*Rangel Alves da Costa
Neste momento estou em Poço Redondo, no sertão sergipano. Aqui, sem qualquer dúvida, o retrato mais expressivo do ser e do viver sertanejo. Mas não estou a passeio nem sou visitante ocasional, pois nasci aqui e até os onze anos por aqui permaneci como um calango na sua terra. Mas não abdiquei do berço de nascimento. Todos os finais de semana eu risco no seu chão como um alazão que chega afoito por mais viver.
É momento de entardecer sertanejo. Já é boca da noite, como se diz por aqui. E é na boca da noite que as cozinhas espalham os aromas de cuscuz, de tripa de porco, de toucinho, de carne seca, de ovos de capoeira, de café torrado ou empacotado. A mesma logo será posta, o menino mastigará o seu pão, a dona de casa se dará por satisfeita se a comida disponível deu ao menos para enganar a fome. Depois disso a noite cai de vez, a lua se faz maior e mais brilhosa, os noturnos se perfazem na singeleza sertaneja.
Sou conhecedor e admirador de tudo isso. Contudo, mesmo sentido perto de mim todo esse encantamento da chegada da boca da noite, algo me leva ainda mais longe ou mesmo pelos arredores de onde estou. Logo ali já é mato, já é a pequena propriedade, já é o casebre, já o sertão em seu estado mais natural. E fico imaginando daqui a magia que é a chegada do anoitecer naquelas localidades mais distantes e onde a noite praticamente termina logo após o noturno café.
Talvez por que a vida dos sertanejos das regiões mais afastadas seja mais cansativa pelos labores cotidianos debaixo do sol, a verdade é que depois da janta já é chegada a hora de fechar as portas. E nos tempos idos nenhuma porta era avistada aberta depois das sete da noite. Quando muito, apenas alguns amigos em proseado numa malhada ou noutra, uma mulher debulhando milho ou alguém dedilhando uma saudosa viola.

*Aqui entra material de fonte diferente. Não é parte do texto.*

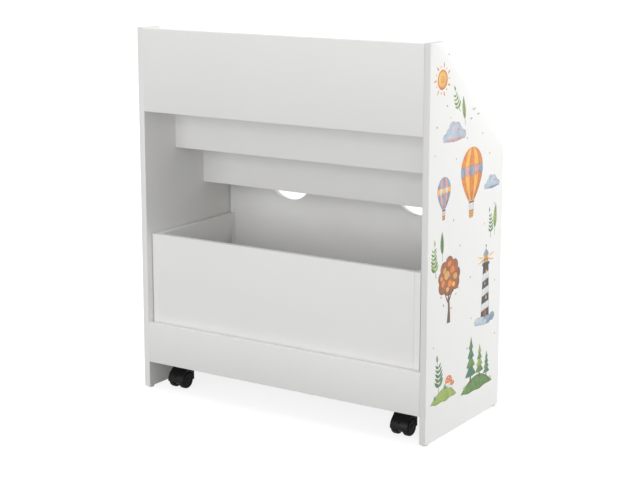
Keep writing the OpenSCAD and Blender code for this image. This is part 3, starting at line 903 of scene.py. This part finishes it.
def stroke(spine, widths, steps):
    """A brush stroke along a smooth line through the spine's points, with the widths spread along it."""
    points = [Vector(p) for p in spine]
    points = [2 * points[0] - points[1]] + points + [2 * points[-1] - points[-2]]
    line = []
    spans = len(points) - 3
    for k in range(steps + 1):
        t = min(spans * k / steps, spans - 1e-6)
        i = int(t)
        t -= i
        a, b, c, d = points[i:i + 4]
        curve = (2 * b) + (c - a) * t + (2 * a - 5 * b + 4 * c - d) * t * t + (3 * b - a - 3 * c + d) * t**3
        line.append(0.5 * curve)
    asides = []
    for k in range(steps + 1):
        ahead = (line[min(k + 1, steps)] - line[max(k - 1, 0)]).normalized()
        share = k / steps * (len(widths) - 1)
        i = min(int(share), len(widths) - 2)
        half = (widths[i] + (widths[i + 1] - widths[i]) * (share - i)) / 2
        asides.append(ahead.orthogonal() * half)
    return ribbon(line, asides)


def blade(base, tip, wide, bend=0.0, steps=16):
    """A pointed leaf from its base to its tip."""
    base = Vector(base)
    along = Vector(tip) - base
    aside = along.orthogonal().normalized()
    line, asides = [], []
    for k in range(steps + 1):
        t = k / steps
        line.append(base + along * t + aside * bend * sin(pi * t))
        half = wide / 2 * sin(pi * t**0.8) ** 0.85 if 0 < k < steps else 0.0
        asides.append(aside * half)
    return ribbon(line, asides)


def mirrored(half):
    """A closed outline, from the points of its right half in order."""
    left = [(-across, up) for across, up in reversed(half)]
    return left[-1:] + half + left[:-1]


def scaled(points, scale):
    return [tuple(value * scale for value in point) for point in points]


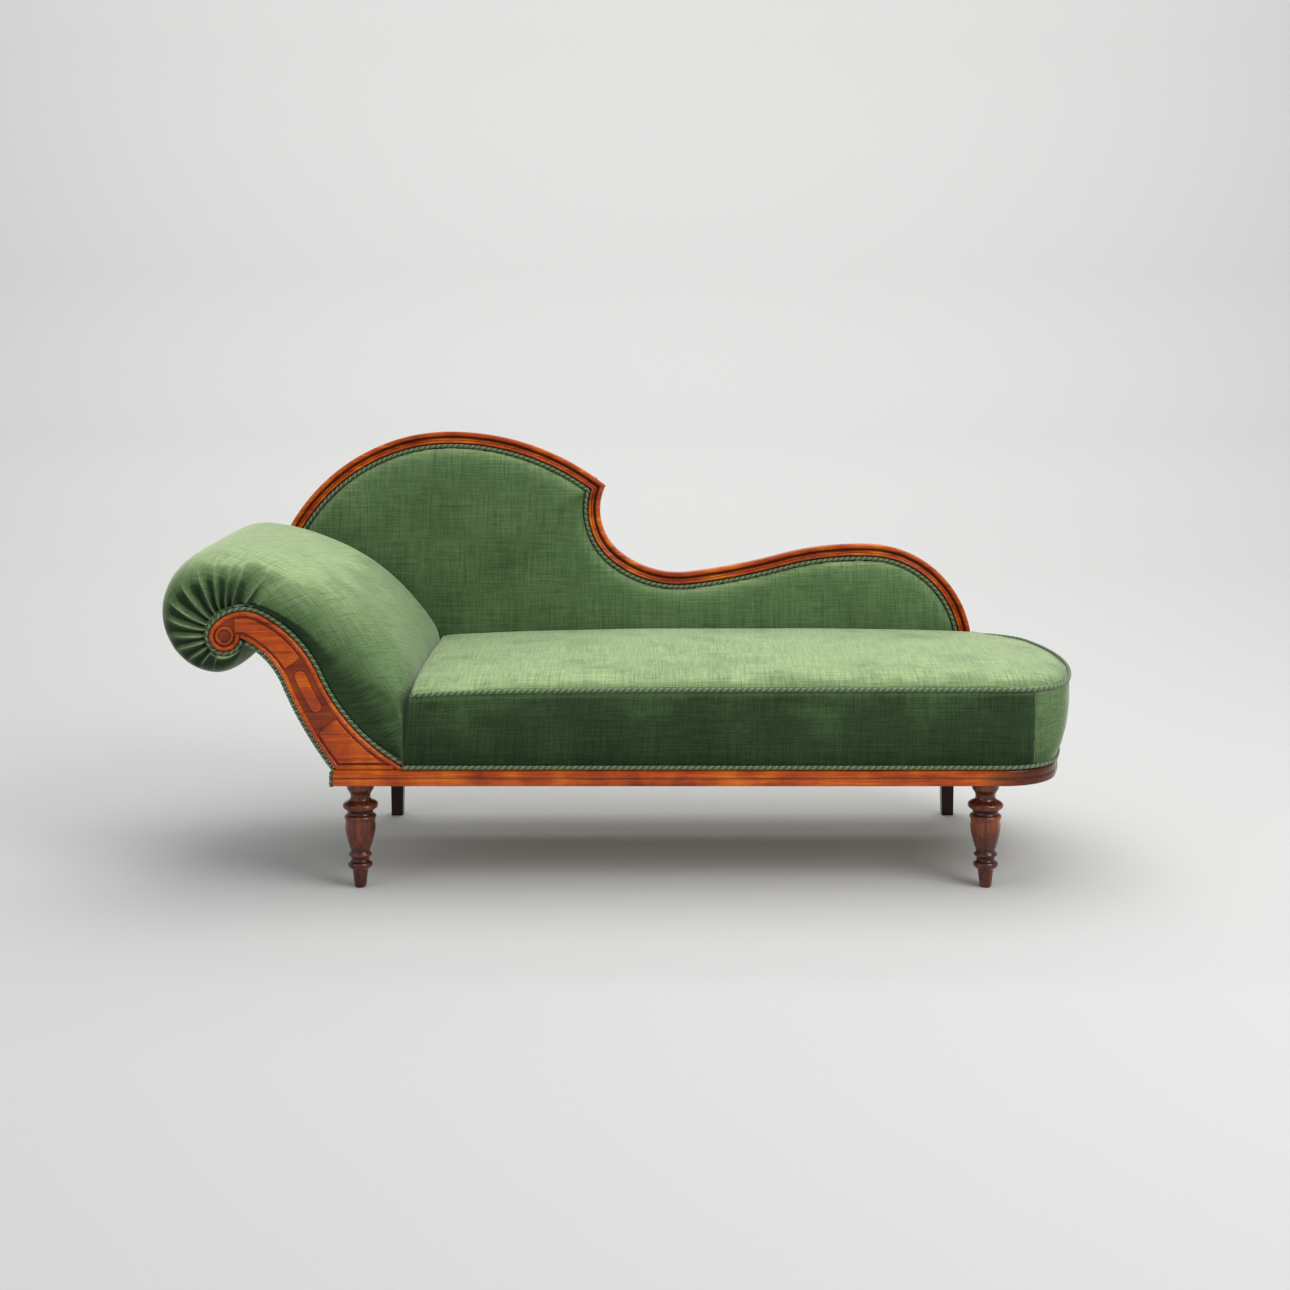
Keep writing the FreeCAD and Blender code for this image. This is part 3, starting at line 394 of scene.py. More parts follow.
def filled(bm, runs, step, lift=0.0):
    """Draws a flat face inside a closed path."""
    first = bm.verts.new((*spot(runs[0], 0), lift))
    last = traced(bm, first, runs, step)
    bm.edges.new((last, first))
    bmesh.ops.contextual_create(bm, geom=[edge for edge in bm.edges if edge.is_wire])


def raised(bm, faces, height):
    """Extrudes flat faces up by a height and gives back their upper verts."""
    grown = bmesh.ops.extrude_face_region(bm, geom=faces)["geom"]
    verts = verts_in(grown)
    bmesh.ops.translate(bm, verts=verts, vec=(0, 0, height))
    return verts


def carried(bm, section, runs, step, closed=True):
    """Carries a drawn section along a path. The section is (right of travel, up, painted shade of its
    groove).
    """
    groove = bm.verts.layers.float.get("groove") or bm.verts.layers.float.new("groove")
    x, y = spot(runs[0], 0)
    heading = facing(runs[0], 0)
    verts = []
    for right, up, groove_shade in section:
        px, py = polar(x, y, right, heading - 90)
        vert = bm.verts.new((px, py, up))
        vert[groove] = groove_shade
        verts.append(vert)
    pairs = list(zip(verts, verts[1:]))
    if closed:
        pairs.append((verts[-1], verts[0]))
    edges = [bm.edges.new(pair) for pair in pairs]
    geometry = verts + edges
    if closed:
        bmesh.ops.edgeloop_fill(bm, edges=edges)
    for run in runs:
        geometry = spun(bm, geometry, run, step)
    if closed:
        bmesh.ops.edgeloop_fill(bm, edges=edges_in(geometry))
    bmesh.ops.remove_doubles(bm, verts=bm.verts, dist=0.001)


def half_round(start, width, rise, base, count, groove_shade_ends):
    """Section points of a bead: a low half circle between two edges, with painted groove shade at both
    edges.
    """
    points = []
    for i in range(count + 1):
        angle = math.pi * i / count
        across = start + width * (1 - math.cos(angle)) / 2
        groove_shade = groove_shade_ends if i in (0, count) else 0.0
        points.append((across, base + rise * math.sin(angle), groove_shade))
    return points


def lathe(bm, profile, x, y, sides=72):
    """Turns a (height, radius) profile round an upright axis."""
    verts = [bm.verts.new((x + radius, y, z)) for z, radius in profile]
    edges = [bm.edges.new(pair) for pair in zip(verts, verts[1:])]
    bmesh.ops.spin(bm, geom=verts + edges, cent=(x, y, 0), axis=(0, 0, 1),
                   angle=math.tau, steps=sides, use_merge=True, use_duplicate=False)
    bmesh.ops.remove_doubles(bm, verts=bm.verts, dist=0.001)


def rows_bridged(bm, rows):
    """Skins equal rows of (point, place on the cloth and depth of its fold) into a sheet, keeping the fold's
    depth for the velvet's painted shade in the folds.
    """
    layers = bm.verts.layers.float_vector
    cloth = layers.get("cloth") or layers.new("cloth")
    before = None
    for row in rows:
        verts = []
        for point, (u, v, *fold) in row:
            vert = bm.verts.new(point)
            vert[cloth] = (u / 1000, v / 1000, sum(fold))
            verts.append(vert)
        edges = [bm.edges.new(pair) for pair in zip(verts, verts[1:])]
        if before:
            bmesh.ops.bridge_loops(bm, edges=before + edges)
        before = edges


# Materials

def node_material(name):
    material = bpy.data.materials.new(name)
    material.use_nodes = True
    tree = material.node_tree
    shader = tree.nodes["Principled BSDF"]
    return material, tree, shader


def plug(tree, node, inputs):
    """Gives a node's inputs, named or numbered, their links or values."""
    for key, value in inputs.items():
        if isinstance(value, bpy.types.NodeSocket):
            tree.links.new(value, node.inputs[key])
        else:
            node.inputs[key].default_value = value


def add(tree, kind, inputs, **settings):
    node = tree.nodes.new(kind)
    for key, value in settings.items():
        setattr(node, key, value)
    plug(tree, node, inputs)
    return node


def object_space(tree, scale=(1, 1, 1)):
    place = add(tree, "ShaderNodeTexCoord", {}).outputs["Object"]
    return add(tree, "ShaderNodeMapping", {"Vector": place, "Scale": scale}).outputs["Vector"]


def mottle(tree, vector, scale, **more):
    """Uneven cloudy values over a space."""
    return add(tree, "ShaderNodeTexNoise", {"Vector": vector, "Scale": scale, **more}).outputs["Fac"]


def reckoned(tree, operation, *values):
    return add(tree, "ShaderNodeMath", dict(enumerate(values)), operation=operation).outputs[0]


def attribute(tree, name, output):
    return add(tree, "ShaderNodeAttribute", {}, attribute_name=name).outputs[output]


def axis(tree, vector, letter):
    return add(tree, "ShaderNodeSeparateXYZ", {"Vector": vector}).outputs[letter]


def mapped(tree, value, low, high, to_low=0.0, to_high=1.0):
    node = add(tree, "ShaderNodeMapRange", {"Value": value, "From Min": low, "From Max": high,
                                            "To Min": to_low, "To Max": to_high})
    return node.outputs["Result"]


def mixed(tree, factor, first, second, blend="MIX"):
    """Mixes two colours, whose sockets are numbers 6 and 7 of the node."""
    colours = [(*colour, 1) if isinstance(colour, tuple) else colour for colour in (first, second)]
    node = add(tree, "ShaderNodeMix", {}, data_type="RGBA", blend_type=blend)
    plug(tree, node, {0: factor, 6: colours[0], 7: colours[1]})
    return node.outputs[2]


def colour_ramp(tree, factor, stops):
    ramp = add(tree, "ShaderNodeValToRGB", {"Fac": factor})
    elements = ramp.color_ramp.elements
    while len(elements) < len(stops):
        elements.new(0.5)
    for element, (place, colour) in zip(elements, stops):
        element.position = place
        element.color = (*colour, 1)
    return ramp.outputs["Color"]


def bumped(tree, height, strength, distance):
    return add(tree, "ShaderNodeBump", {"Height": height, "Strength": strength,
                                        "Distance": distance}).outputs["Normal"]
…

Atualmente, mesmo com as televisões já estando presente mesmo na maioria dos casebres e casinhas de cipó e barro, somente os mais jovens se demoram mais vendo novelas. O autêntico sertanejo não. Avista, quando muito, o noticiário e já se dá por satisfeito. Depois vai até o lado de fora acender seu cigarrinho de palha, avistar a lua grande, meditar sobre a vida e sobre o mundo ao redor, tentar avistar nuvem de chuva, mas nada disso por muito tempo. Não demora muito e já estará se recolhendo para o adormecimento dos justos. Ora, antes mesmo de o galo cantar já estará novamente em pé e pronto pra luta.
Nos tempos dos candeeiros – e sem geladeira, televisão, eletrodomésticos – a singeleza da vida sertaneja era ainda maior. Muitas vezes sem vizinhos por perto e com poucas palavras para serem partilhadas entre os da casa, a noite fechava mesmo após a última xícara de café. Quem passasse pelos arredores só avistava, quando muito, a luzinha fraca e amarelada dos candeeiros e lamparinas pelas frestas da janela. E um pouco mais tarde, como economia de gás, até mesmo as chamas eram apagadas. E o silêncio e a escuridão sertaneja se abraçavam em terna e afetiva comunhão.
Lá fora, apenas um ou outro barulho fazendo barulho, vaga-lumes passeando pelos arredores, açoites de vento trazendo folhagens. Uma coruja pia, um grilo faz seu contínuo canto. Os sonhos navegam. Os sonhos aportam e singram no mundo-sertão de secura e de sol afoito.